We believe that the person represented is Elizabeth Anna Fraser (1855-1948), the eldest daughter of Reverend Duncan Fraser and his second wife, Anna Elizabeth (née Reay).

Further information

Elizabeth Anna Fraser’s mother (Anna Elizabeth) and sister (Lottie) were members of the Busy Bees, named in the [Central] square. Her father, Reverend Duncan Fraser, is also named in the Central square.

Lottie additionally contributed square [E15], and Anna Elizabeth is likely to have contributed square [E17]. Several of Elizabeth Anna’s siblings also contributed squares: another sister, Frances, is at [J11] and two of her brothers, James and Duncan, are at [D11] and [L1] respectively.

Elizabeth Anna was born in England and migrated to Australia with her parents in 1862. She suffered a lifelong disability (caused by ‘infantile paralysis’ , now known as poliomyelitis) that meant she walked with the aid of crutches. This did not, however, prevent her from living an active and independent life - catching the train, and travelling to Tasmania by ship in 1902 and 1921, and by plane in 1935, to visit her brother, Donald Fraser (1866-1942).
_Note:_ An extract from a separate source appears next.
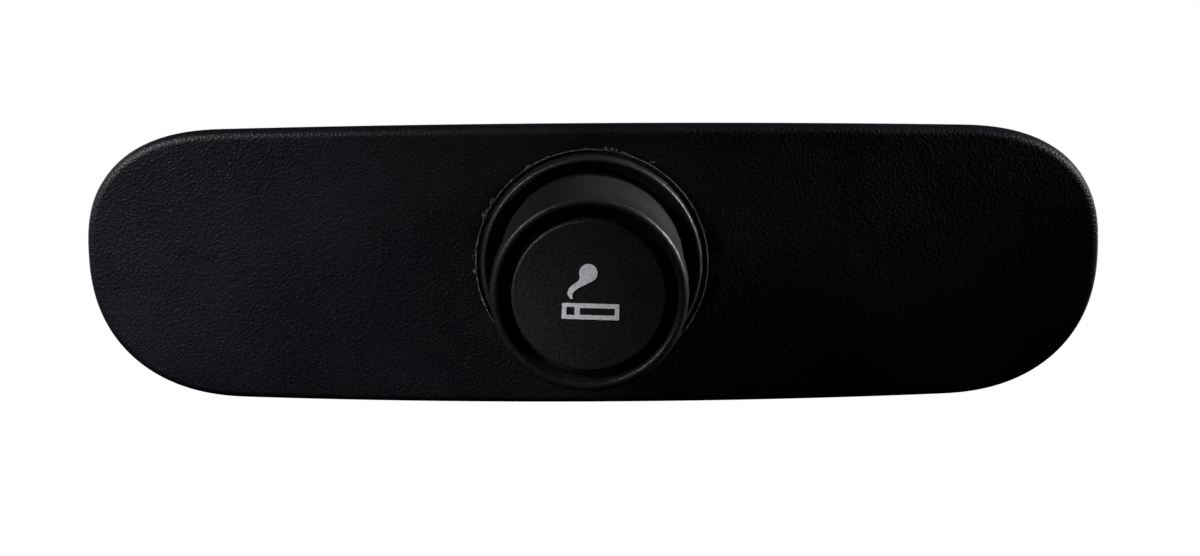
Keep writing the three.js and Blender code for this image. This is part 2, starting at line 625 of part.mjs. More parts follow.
// ---------------------------------------------------------------- rod, spring and guard sleeve

function knobInsert() {
  const insert = ring(ROD_RADIUS + ROD_FIT, INSERT_RADIUS, INSERT_FRONT, INSERT_REAR, SMALL_ROUND);
  return part('knob_insert', insert, BRASS);
}

// Rod from the knob's insert to the heater, drilled at the rear for the rivet.
function driveRod() {
  const front = INSERT_FRONT + ROD_FRONT_GAP;
  const profile = [
    [0, front], [ROD_RADIUS, front], [ROD_RADIUS, ROD_REAR],
    [RIVET_HOLE, ROD_REAR], [RIVET_HOLE, RIVET_POCKET_FRONT], [0, RIVET_POCKET_FRONT],
  ];
  return part('drive_rod', turned(profile, SMALL_ROUND), ZINC_STEEL);
}

function rodClip() {
  const bore = ROD_RADIUS + ROD_FIT;
  const clip = ring(bore, bore + ROD_CLIP.width, WEB_REAR, WEB_REAR + ROD_CLIP.thickness, SMALL_ROUND);
  return part('rod_clip', clip, ZINC_STEEL);
}

function thrustWasher() {
  const outer = SPRING_RADIUS + SPRING.wire + THRUST_WASHER.margin;
  const washer = ring(ROD_HOLE, outer, INSERT_REAR, SPRING_FRONT, SMALL_ROUND);
  return part('thrust_washer', washer, ZINC_STEEL);
}

// Helix of the return spring, about the Y axis.
class SpringPath extends THREE.Curve {
  getPoint(share, target = new THREE.Vector3()) {
    const margin = SPRING.wire + SPRING.endGap;
    const angle = share * SPRING.turns * 2 * Math.PI;
    const y = THREE.MathUtils.lerp(SPRING_FRONT + margin, WEB_FRONT - margin, share);
    return target.set(SPRING_RADIUS * Math.cos(angle), y, SPRING_RADIUS * Math.sin(angle));
  }
}

function returnSpring() {
  const stepsPerTurn = 12;
  const wireSides = 3;
  const section = new THREE.Shape().absarc(0, 0, SPRING.wire, 0, 2 * Math.PI);
  const steps = SPRING.turns * stepsPerTurn;
  const settings = { extrudePath: new SpringPath(), steps, curveSegments: wireSides };
  return part('return_spring', new THREE.ExtrudeGeometry(section, settings), ZINC_STEEL);
}

// Guard sleeve: it slides in the barrel, carries the spring's web and shields the hot cup.
function guardSleeve() {
  const tube = turned([
    [SLEEVE_BORE, SLEEVE_FRONT],
    [SLEEVE_RADIUS + SLEEVE_FLANGE.width, SLEEVE_FRONT],
    [SLEEVE_RADIUS + SLEEVE_FLANGE.width, BARREL_FRONT],
    [SLEEVE_RADIUS, BARREL_FRONT],
    [SLEEVE_RADIUS, SLEEVE_REAR],
    [SLEEVE_BORE, SLEEVE_REAR],
    [SLEEVE_BORE, WEB_REAR],
    [ROD_HOLE, WEB_REAR],
    [ROD_HOLE, WEB_FRONT],
    [SLEEVE_BORE, WEB_FRONT],
  ], LARGE_ROUND);
  const half = SLEEVE_WINDOW.width / 2;
  const reach = SLEEVE_RADIUS + 1;
  const windowFront = WEB_REAR + SLEEVE_WINDOW.setback;
  const windowRear = windowFront + SLEEVE_WINDOW.length;
  const across = block([-reach, windowFront, -half], [reach, windowRear, half]);
  const upright = block([-half, windowFront, -reach], [half, windowRear, reach]);
  return part('guard_sleeve', cut(tube, across, upright), NICKEL);
}

// ---------------------------------------------------------------- heater

function ceramicInsulator() {
  const disc = ring(RIVET_HOLE, CERAMIC.radius, ROD_REAR, CUP_FRONT, SMALL_ROUND);
  return part('ceramic_insulator', disc, CERAMIC_WHITE);
}

function heaterCup() {
  const profile = [
    [RIVET_HOLE, CUP_FRONT],
    [CUP_RADIUS, CUP_FRONT],
    [CUP_RADIUS, CUP_REAR],
    [CUP_BORE, CUP_REAR],
    [CUP_BORE, CUP_FLOOR_REAR],
    [RIVET_HOLE, CUP_FLOOR_REAR],
  ];
  return part('heater_cup', turned(profile, LARGE_ROUND), ZINC_STEEL);
}

function coilRivet() {
  const front = RIVET_POCKET_FRONT + RIVET.fit;
  const headRear = CUP_FLOOR_REAR + RIVET.headThickness;
  const profile = [
    [0, front], [RIVET.radius, front], [RIVET.radius, CUP_FLOOR_REAR],
    [RIVET.head, CUP_FLOOR_REAR], [RIVET.head, headRear], [0, headRear],
  ];
  return part('coil_rivet', turned(profile, SMALL_ROUND), NICKEL);
}

// Resistance ribbon wound on edge into a flat spiral.
function heatingCoil() {
  const steps = COIL.turns * SMALL_ROUND;
  const inner = RIVET.head + COIL.sideGap;
  const outer = CUP_BORE - COIL.sideGap;
  const spiral = (offset) => Array.from({ length: steps + 1 }, (_, i) => {
    const share = i / steps;
    const radius = THREE.MathUtils.lerp(inner, outer, share) + offset;
    const angle = share * COIL.turns * 2 * Math.PI;
    return new THREE.Vector2(radius * Math.cos(angle), radius * Math.sin(angle));
  });
  const outline = [...spiral(COIL.ribbon / 2), ...spiral(-COIL.ribbon / 2).reverse()];
  const front = CUP_FLOOR_REAR + COIL.gap;
  return part('heating_coil', slab(new THREE.Shape(outline), front, front + COIL.height), HEATER_ALLOY);
}

// ---------------------------------------------------------------- assembly

const panel = new THREE.Group();
panel.add(grainedCover(), backingPlate(), studSet(-1, 'left'), studSet(1, 'right'));

const socket = new THREE.Group();
socket.add(collar(), socketBarrel(), clampSleeve(), ringNut(), groundTab());
socket.add(innerInsulator(), outerInsulator(), bimetalClip(), contactStud());
socket.add(powerTab(), ...contactFasteners());

const knob = new THREE.Group();
knob.add(knobBody(), faceDisc(), symbolSmoke(), symbolCigarette(), knobInsert(), driveRod(), rodClip());
knob.add(ceramicInsulator(), heaterCup(), coilRivet(), heatingCoil());
knob.rotation.y = KNOB_TURN;

const plug = new THREE.Group();
plug.add(guardSleeve(), returnSpring(), thrustWasher(), knob);

const lighter = new THREE.Group();
lighter.add(panel, socket, plug);

export default lighter;
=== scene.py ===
"""Looks of a dashboard cigarette lighter: its pieces and materials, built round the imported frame.

Lengths are metres. A length written in millimetres is multiplied by MM where it is named.
The front faces -Y, and the socket's axis is the Y axis.
"""
import math
import random

import bmesh
import bpy
from mathutils import Matrix, Quaternion, Vector, noise


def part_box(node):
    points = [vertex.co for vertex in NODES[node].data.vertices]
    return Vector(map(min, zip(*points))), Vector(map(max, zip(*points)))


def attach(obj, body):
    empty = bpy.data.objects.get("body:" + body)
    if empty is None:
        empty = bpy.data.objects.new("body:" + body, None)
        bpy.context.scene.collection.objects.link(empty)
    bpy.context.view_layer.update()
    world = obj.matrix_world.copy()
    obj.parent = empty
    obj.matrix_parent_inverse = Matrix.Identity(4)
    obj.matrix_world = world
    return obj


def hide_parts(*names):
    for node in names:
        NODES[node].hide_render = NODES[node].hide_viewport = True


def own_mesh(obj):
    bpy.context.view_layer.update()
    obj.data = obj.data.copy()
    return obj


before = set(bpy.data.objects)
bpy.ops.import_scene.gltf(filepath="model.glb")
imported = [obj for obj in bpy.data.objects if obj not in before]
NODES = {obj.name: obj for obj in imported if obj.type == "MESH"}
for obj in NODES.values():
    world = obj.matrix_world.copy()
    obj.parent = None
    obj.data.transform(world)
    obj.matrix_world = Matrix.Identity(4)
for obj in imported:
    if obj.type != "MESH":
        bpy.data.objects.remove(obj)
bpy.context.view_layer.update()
MM = 0.001

# ---------- camera

# The camera looks down at the panel from slightly to its right.
CAMERA_AZIMUTH = math.radians(1.2)
CAMERA_ELEVATION = math.radians(14.4)
CAMERA_ROLL = math.radians(-0.6)
CAMERA_DISTANCE = 500 * MM
CAMERA_LENS = 105.3
CAMERA_SENSOR = 36
NEAREST_SEEN = 10 * MM
CAMERA_RIGHT = 1.14 * MM
CAMERA_DOWN = 2.15 * MM


def add_camera():
    low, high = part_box("grained_cover")
    centre = Vector(((low.x + high.x) / 2, low.y, 0))
    toward = Vector((
        math.sin(CAMERA_AZIMUTH) * math.cos(CAMERA_ELEVATION),
        -math.cos(CAMERA_AZIMUTH) * math.cos(CAMERA_ELEVATION),
        math.sin(CAMERA_ELEVATION),
    ))
    level = (-toward).to_track_quat("-Z", "Y")
    right = level @ Vector((1, 0, 0))
    up = level @ Vector((0, 1, 0))
    camera = bpy.data.objects.new("camera", bpy.data.cameras.new("camera"))
    camera.data.lens = CAMERA_LENS
    camera.data.sensor_width = CAMERA_SENSOR
    camera.data.clip_start = NEAREST_SEEN
    camera.location = centre + toward * CAMERA_DISTANCE + right * CAMERA_RIGHT - up * CAMERA_DOWN
    camera.rotation_mode = "QUATERNION"
    camera.rotation_quaternion = level @ Quaternion((0, 0, 1), CAMERA_ROLL)
    bpy.context.scene.collection.objects.link(camera)
    bpy.context.scene.camera = camera


# ---------- materials

# A stretch that makes a pattern the same all the way through the panel, from front to rear.
FLAT = (1, 1e6, 1)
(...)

In Tasmania, she rode on horseback when required.

She never married, and appears to have resided with her parents throughout their lives. She was a teacher who, from 1888, managed her own school, Victoria College, opposite the Old England Hotel in Heidelberg. Some of her students were boarders. Her membership of the Melbourne Shakespeare Society may mean that she was responsible for the quilt squares relating to Shakespeare - see [D1], [D5] and [C17]. She may also be represented (as ‘EF’) at [K4].

Her niece, Lexie, daughter of Donald Fraser, recalled: ‘She used to translate books into Braille by hand for the Braille Society. She made lace using a very intricate system of spools and pin cushions with a multiplicity of threads.’ It is possible that Elizabeth Anna designed the pattern for the lace that is incorporated in the quilt, and contributed, with others, to its making.